In a world of its own.
Few pages into the book, you will realise you’re tricked. By the ghostly apparition on the cover. By the title. This is not the ghost story you signed up for. Picking a book by not reading about it, doesn’t seem a brilliant idea all of a sudden.
But you resist. Not for resistance sake, but for the fact that it’s a long train journey and your Kindle’s not charged and the co-passengers aren’t exactly the interesting strangers you’ve seen in movies. You start getting closer to Nick, the protagonist, a dotting grandson, a could-be-better husband, a should-be-better father. You learn about his struggles to keep his disjointed family together along with waiting (almost impatiently) for his 101-year old grandfather to breathe his last.

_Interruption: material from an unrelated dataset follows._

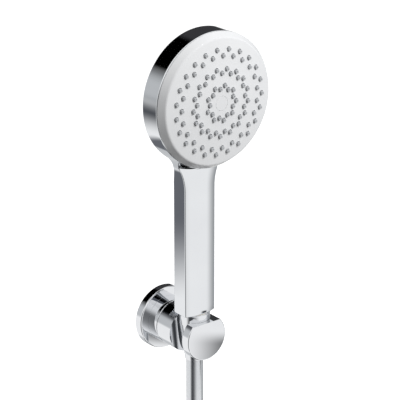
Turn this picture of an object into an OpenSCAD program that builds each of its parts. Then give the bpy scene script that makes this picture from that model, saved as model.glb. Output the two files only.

Another World is about old wounds and how it trickles through time to haunt the present. It is unflinching in the way it tackles uncomfortable themes like sibling rivalry. Yet gentle enough in its wait for the deathbed to lay smooth. It equates time to a fluid coagulating around moments of deep pain. And that’s when you realise that the real horrors don’t lie in levitating bodies and evil spirits. It is when you confront truths you’re trying hard to run away from.
By the time you flip the last page, you are sedated by the words and like an addict, want more of it. In a ghost story, where the ghost just makes a guest appearance, you guess that’s a job well done.
Quoteable takeaways:
“The past is gone. It is the present tense that ambushes me.”
“Suppose time is not an ever rolling stream, but something more viscous and unpredictable, like blood.”